> **STATED PROBLEM**
Count every line in the following entries where the word "transform" appears. Give the count alone.

> **EXERCISE INPUT**
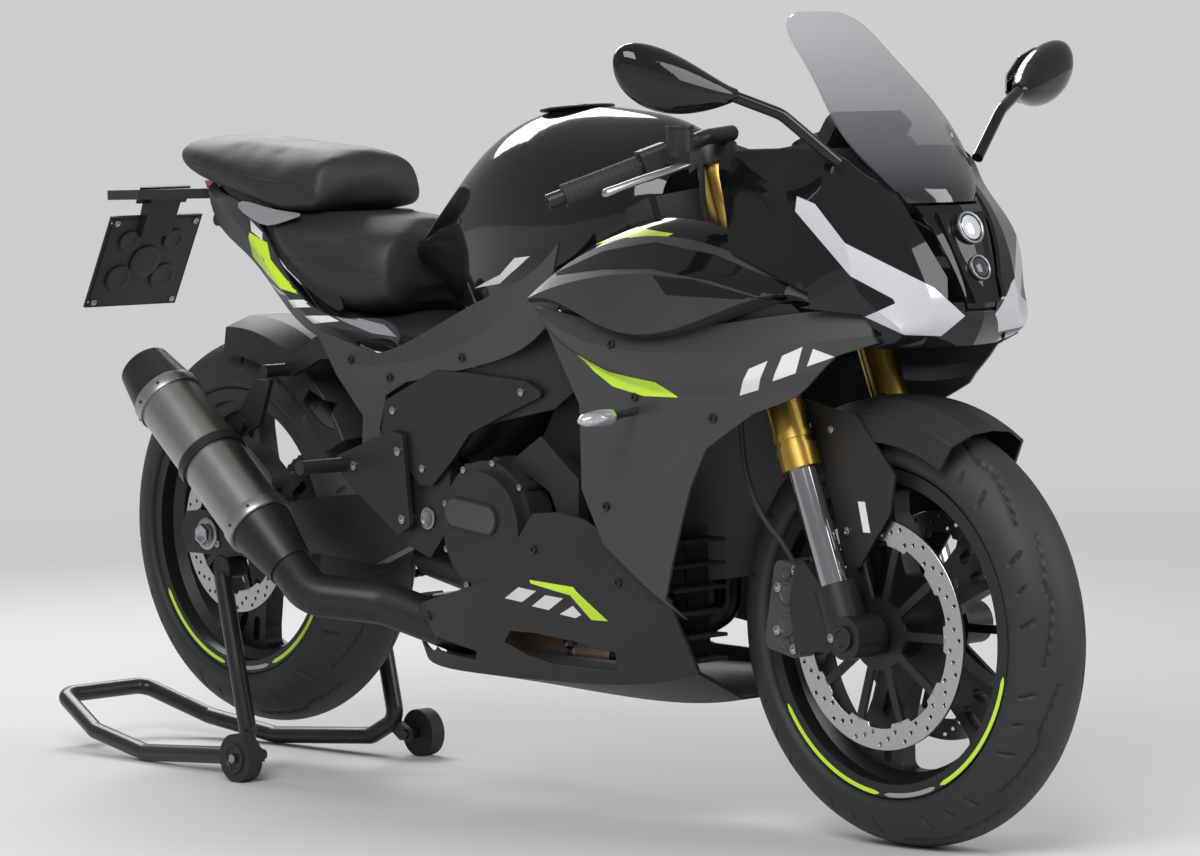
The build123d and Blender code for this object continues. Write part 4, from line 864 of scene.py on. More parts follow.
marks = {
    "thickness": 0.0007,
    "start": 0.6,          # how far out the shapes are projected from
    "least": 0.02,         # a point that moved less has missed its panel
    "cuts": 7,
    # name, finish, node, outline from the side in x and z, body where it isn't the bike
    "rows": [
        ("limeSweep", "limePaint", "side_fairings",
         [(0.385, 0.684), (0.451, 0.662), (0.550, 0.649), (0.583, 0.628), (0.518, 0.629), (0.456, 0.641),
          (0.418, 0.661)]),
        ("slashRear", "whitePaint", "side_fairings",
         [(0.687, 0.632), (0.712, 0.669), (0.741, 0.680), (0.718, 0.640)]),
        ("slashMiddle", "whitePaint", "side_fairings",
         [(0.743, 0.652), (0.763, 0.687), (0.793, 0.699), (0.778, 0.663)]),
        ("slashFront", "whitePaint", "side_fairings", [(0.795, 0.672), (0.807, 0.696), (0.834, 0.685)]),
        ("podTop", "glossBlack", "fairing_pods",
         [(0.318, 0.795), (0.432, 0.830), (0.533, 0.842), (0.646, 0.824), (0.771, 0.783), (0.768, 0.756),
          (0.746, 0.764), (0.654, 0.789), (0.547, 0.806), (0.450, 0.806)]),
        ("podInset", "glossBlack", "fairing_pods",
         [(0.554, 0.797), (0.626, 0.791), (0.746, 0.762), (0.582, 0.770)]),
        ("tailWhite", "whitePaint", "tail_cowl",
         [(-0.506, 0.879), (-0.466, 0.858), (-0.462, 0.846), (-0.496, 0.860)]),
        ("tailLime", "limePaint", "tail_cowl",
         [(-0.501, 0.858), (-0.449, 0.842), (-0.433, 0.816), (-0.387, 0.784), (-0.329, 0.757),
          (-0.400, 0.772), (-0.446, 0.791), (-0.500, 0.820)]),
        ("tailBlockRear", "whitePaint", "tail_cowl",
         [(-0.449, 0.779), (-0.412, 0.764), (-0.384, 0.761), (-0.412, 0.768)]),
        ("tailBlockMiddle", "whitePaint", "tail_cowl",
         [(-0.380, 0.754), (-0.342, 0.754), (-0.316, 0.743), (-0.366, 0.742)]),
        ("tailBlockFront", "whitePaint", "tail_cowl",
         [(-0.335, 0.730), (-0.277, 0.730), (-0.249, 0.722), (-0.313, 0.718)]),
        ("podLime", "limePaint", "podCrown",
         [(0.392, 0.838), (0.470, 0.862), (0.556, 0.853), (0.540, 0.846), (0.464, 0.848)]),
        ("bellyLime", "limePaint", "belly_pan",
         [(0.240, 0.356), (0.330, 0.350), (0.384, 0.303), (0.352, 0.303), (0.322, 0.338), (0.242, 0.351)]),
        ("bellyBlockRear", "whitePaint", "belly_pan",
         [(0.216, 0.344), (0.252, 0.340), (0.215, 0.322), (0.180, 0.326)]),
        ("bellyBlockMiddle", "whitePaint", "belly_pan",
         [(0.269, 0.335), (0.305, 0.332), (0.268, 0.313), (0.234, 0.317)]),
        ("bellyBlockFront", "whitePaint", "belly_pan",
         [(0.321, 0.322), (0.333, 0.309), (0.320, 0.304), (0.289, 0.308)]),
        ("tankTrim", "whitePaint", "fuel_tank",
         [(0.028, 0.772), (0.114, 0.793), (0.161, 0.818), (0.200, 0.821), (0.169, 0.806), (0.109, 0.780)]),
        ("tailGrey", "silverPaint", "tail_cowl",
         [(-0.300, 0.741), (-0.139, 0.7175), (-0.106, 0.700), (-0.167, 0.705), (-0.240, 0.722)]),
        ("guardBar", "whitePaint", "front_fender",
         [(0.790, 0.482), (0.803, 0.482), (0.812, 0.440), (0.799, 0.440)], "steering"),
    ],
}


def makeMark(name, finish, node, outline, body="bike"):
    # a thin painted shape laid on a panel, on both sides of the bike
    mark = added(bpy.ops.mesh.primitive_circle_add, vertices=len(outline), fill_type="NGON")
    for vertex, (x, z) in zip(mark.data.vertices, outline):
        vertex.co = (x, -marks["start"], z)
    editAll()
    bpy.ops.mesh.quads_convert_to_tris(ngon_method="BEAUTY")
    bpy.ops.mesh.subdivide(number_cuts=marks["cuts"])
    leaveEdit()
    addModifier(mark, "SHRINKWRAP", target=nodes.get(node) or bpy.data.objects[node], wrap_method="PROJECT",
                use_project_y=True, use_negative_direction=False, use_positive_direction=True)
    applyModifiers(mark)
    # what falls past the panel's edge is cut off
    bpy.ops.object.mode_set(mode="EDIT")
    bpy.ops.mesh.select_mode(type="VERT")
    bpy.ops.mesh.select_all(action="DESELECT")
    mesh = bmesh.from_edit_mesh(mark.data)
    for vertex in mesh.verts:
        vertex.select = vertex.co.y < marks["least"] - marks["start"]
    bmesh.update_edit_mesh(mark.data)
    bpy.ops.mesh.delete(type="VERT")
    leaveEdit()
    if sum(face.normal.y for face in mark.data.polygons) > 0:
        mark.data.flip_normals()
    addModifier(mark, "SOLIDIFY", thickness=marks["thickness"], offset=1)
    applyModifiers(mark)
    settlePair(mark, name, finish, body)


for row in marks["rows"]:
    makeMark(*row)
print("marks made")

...

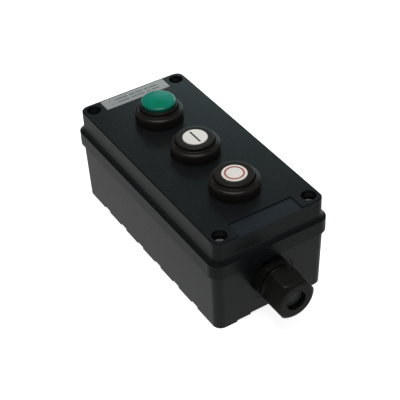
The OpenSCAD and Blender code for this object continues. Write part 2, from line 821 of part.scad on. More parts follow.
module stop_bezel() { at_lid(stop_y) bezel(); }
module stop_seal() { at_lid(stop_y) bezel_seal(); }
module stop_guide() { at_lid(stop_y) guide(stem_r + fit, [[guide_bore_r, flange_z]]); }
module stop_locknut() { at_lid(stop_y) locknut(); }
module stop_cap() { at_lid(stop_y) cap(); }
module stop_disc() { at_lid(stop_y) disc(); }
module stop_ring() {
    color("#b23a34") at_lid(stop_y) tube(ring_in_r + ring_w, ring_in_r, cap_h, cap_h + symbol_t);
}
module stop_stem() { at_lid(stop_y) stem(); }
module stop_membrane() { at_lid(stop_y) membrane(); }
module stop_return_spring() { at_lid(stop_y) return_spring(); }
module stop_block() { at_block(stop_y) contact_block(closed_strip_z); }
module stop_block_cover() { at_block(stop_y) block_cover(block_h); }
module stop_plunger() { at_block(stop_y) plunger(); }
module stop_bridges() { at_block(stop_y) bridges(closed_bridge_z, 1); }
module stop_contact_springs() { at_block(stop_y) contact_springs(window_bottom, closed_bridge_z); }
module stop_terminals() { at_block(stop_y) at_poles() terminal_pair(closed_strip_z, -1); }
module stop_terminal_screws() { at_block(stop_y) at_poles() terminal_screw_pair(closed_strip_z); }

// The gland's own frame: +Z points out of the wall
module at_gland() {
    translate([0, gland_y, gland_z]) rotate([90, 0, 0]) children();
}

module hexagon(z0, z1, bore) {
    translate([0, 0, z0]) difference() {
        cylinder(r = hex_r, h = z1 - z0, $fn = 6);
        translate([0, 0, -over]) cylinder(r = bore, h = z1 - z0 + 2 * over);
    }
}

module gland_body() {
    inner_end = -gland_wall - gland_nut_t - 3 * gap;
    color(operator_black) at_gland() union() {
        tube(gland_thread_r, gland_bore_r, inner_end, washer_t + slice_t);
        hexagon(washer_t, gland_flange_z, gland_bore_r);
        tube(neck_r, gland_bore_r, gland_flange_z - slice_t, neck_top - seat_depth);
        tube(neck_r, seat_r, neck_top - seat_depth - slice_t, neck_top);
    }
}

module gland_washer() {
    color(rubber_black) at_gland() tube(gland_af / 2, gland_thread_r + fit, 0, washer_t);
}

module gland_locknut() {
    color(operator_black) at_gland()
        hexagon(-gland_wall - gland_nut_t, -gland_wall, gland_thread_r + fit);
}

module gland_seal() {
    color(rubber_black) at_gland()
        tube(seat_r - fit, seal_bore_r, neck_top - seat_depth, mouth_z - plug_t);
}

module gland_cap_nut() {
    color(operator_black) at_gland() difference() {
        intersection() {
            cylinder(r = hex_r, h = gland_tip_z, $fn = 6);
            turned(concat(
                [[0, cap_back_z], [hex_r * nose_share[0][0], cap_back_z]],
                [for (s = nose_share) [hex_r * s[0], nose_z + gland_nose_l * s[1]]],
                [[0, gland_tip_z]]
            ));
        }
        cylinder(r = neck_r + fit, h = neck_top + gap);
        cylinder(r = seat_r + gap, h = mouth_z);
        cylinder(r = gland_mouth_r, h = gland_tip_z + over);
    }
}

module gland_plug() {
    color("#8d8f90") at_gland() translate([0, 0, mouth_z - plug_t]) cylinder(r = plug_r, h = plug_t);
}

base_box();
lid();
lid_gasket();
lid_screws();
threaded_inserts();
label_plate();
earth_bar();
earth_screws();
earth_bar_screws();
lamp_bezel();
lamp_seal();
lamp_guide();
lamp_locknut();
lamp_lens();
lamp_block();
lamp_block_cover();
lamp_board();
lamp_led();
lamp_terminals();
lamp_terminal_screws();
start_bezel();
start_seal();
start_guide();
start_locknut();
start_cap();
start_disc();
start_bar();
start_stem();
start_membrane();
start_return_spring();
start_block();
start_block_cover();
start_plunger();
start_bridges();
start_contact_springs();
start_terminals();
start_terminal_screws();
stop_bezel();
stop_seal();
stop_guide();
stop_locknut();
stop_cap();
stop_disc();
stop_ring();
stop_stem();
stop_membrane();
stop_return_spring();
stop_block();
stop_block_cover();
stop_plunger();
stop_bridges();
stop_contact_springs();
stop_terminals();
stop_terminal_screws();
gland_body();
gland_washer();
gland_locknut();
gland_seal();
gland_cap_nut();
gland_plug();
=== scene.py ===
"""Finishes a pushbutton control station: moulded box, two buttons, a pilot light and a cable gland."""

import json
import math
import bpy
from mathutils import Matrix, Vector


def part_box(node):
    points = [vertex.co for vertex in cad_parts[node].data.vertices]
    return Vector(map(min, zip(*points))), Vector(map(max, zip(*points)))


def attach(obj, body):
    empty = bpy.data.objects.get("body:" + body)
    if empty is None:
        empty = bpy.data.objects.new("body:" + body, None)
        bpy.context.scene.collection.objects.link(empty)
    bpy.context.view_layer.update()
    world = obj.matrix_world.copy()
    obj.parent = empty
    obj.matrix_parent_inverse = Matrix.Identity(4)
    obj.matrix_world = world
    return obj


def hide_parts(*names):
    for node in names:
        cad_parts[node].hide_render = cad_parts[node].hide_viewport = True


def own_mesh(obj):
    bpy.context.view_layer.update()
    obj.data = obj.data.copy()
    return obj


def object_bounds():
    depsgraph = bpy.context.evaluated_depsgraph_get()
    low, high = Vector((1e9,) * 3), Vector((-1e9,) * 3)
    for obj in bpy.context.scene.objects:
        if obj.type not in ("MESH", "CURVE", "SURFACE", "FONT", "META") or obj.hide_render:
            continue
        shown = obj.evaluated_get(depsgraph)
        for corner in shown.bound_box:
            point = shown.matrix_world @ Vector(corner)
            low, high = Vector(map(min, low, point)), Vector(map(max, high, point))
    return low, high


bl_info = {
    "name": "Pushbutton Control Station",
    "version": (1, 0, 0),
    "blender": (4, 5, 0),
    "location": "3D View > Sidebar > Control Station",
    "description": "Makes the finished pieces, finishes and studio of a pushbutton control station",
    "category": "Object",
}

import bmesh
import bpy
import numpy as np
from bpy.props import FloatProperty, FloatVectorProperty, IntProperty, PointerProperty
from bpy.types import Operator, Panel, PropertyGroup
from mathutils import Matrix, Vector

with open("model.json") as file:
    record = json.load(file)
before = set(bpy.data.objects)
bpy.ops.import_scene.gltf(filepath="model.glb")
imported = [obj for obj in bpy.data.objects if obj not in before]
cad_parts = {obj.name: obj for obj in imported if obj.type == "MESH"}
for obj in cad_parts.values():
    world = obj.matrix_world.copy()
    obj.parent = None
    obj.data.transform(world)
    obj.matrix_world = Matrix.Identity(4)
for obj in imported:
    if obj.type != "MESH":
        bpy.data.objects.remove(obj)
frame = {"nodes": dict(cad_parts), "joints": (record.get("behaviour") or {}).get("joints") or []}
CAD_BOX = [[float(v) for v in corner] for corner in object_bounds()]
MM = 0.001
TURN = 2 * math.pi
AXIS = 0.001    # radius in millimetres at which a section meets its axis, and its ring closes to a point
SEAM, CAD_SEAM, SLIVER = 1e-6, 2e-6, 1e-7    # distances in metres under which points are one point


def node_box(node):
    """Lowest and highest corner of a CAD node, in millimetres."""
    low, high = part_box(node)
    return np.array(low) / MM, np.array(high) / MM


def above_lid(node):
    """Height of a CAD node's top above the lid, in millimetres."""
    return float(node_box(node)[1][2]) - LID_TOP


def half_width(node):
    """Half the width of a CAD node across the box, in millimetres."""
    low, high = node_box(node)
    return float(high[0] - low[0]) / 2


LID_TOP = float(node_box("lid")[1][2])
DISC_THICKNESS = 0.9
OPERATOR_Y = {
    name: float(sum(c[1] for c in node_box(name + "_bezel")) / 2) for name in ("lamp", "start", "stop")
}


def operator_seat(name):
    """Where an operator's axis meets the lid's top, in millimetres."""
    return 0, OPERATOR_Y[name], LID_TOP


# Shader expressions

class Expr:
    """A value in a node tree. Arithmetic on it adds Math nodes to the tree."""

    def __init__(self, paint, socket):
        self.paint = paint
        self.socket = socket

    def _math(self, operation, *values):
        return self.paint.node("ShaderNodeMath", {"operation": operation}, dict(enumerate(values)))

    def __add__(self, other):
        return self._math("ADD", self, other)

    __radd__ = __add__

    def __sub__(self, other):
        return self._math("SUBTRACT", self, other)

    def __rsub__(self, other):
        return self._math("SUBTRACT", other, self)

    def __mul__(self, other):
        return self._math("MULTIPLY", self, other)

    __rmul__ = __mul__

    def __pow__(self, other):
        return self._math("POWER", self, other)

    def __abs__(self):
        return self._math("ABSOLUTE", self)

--

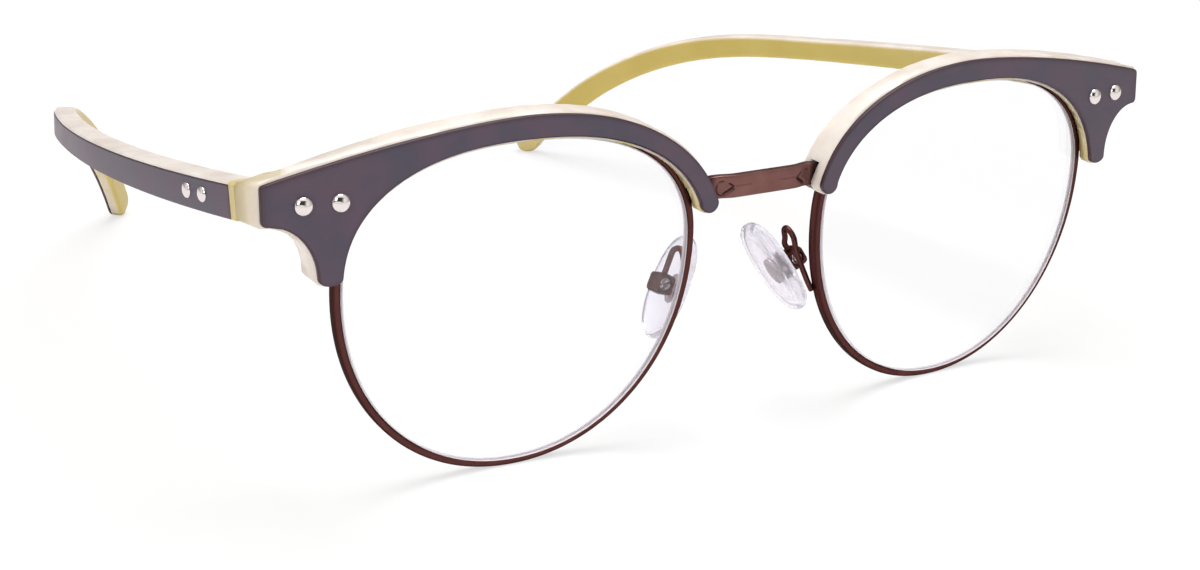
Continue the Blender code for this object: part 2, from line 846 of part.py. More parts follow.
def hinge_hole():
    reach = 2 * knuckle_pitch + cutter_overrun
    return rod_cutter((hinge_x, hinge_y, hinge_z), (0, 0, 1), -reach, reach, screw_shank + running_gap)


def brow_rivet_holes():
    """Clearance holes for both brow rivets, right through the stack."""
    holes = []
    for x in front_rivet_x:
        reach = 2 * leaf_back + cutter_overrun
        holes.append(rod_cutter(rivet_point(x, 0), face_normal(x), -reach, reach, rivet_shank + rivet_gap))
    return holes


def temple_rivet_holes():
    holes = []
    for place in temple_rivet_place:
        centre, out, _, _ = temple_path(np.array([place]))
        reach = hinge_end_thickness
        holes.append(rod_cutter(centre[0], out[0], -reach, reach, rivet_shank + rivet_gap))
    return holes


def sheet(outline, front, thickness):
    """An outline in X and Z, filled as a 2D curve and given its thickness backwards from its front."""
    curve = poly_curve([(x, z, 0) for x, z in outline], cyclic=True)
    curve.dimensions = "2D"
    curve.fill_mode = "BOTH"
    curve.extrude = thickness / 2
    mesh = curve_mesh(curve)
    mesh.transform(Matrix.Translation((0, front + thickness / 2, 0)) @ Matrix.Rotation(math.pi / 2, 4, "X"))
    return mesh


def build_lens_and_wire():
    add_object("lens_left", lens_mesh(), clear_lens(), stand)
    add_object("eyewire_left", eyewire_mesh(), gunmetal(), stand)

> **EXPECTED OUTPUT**
2